Ignoring Integration Requirements
The automation system must integrate with your ERP for PO and GRN data, your banking portal for payment execution, and the GST portal for e-invoice validation and GST reconciliation. Ensure these integration points are scoped and budgeted in your implementation plan. API-based integrations with Tally, SAP, Oracle, or Zoho Books should be available out of the box.
How OneFinOps Helps
OneFinOps tackles the invoice lifecycle differently. Instead of bolting separate tools together for capture, validation, and compliance, it's a single accounts payable platform that handles the full invoice management process for Indian businesses.
On the capture side, it combines OCR for PDF invoices with direct e-invoice JSON ingestion. Every invoice runs through a validation engine that checks GSTIN status, e-invoice authenticity, HSN code accuracy, and TDS applicability -- all in one pass. The approval engine supports unlimited levels with condition-based routing, mobile approvals, and auto-escalation. Three-way matching runs automatically on PO-based invoices, and exceptions get routed based on discrepancy type, not dumped into a generic queue.

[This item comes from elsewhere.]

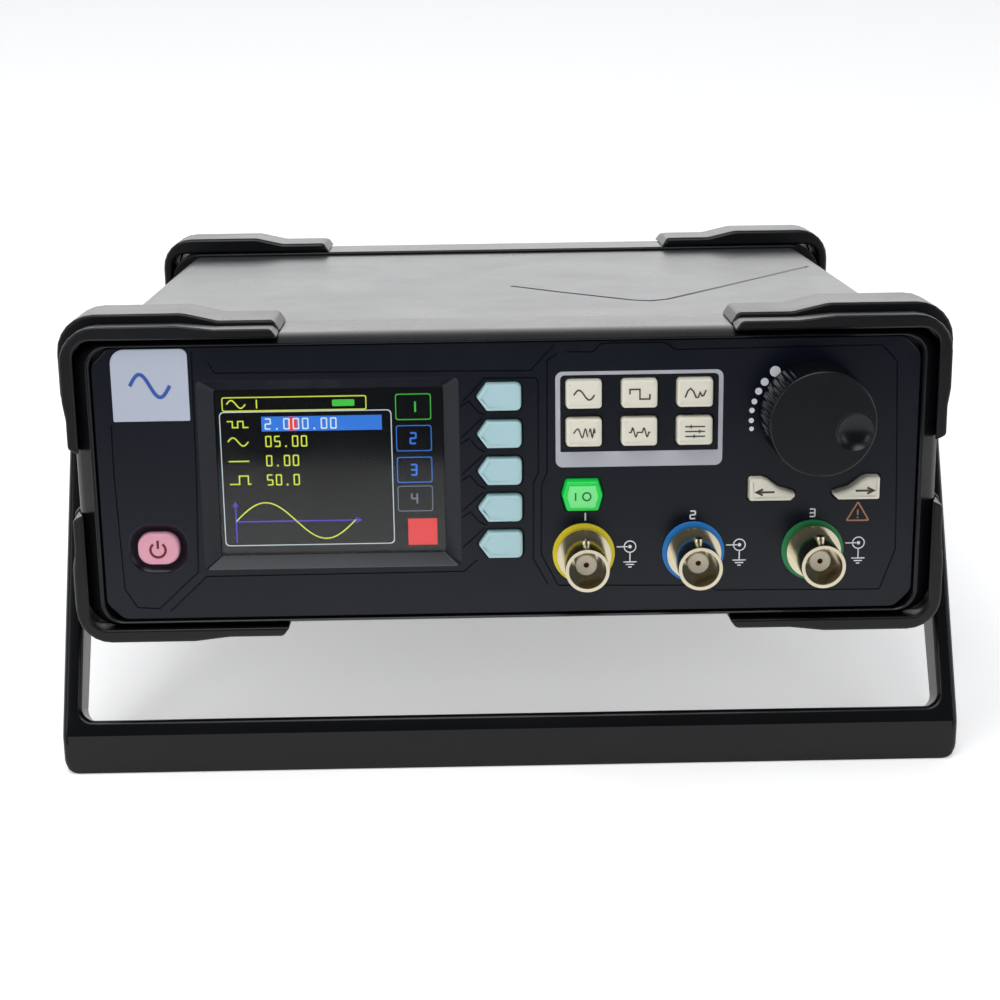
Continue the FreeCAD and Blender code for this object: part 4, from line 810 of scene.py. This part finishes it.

The result? Average cycle time under 4 days, complete audit trails for Companies Act and GST audit requirements, and no reconciliation overhead from juggling separate tools for invoice processing, tax compliance, and payments.
Getting Started
Invoice processing automation pays for itself within 6-9 months for most Indian businesses processing over 500 invoices per month. That's a quick win by any standard.
Start by mapping your current invoice lifecycle and measuring your baseline: cost per invoice, average cycle time, error rate, and late-payment frequency. Then evaluate platforms against your specific regulatory needs -- e-invoicing, GST reconciliation, TDS compliance, MSME payment mandates under Section 43B(h). The businesses that get this right now won't just be more efficient. They'll be ready for the next round of regulatory tightening, while everyone else scrambles to catch up.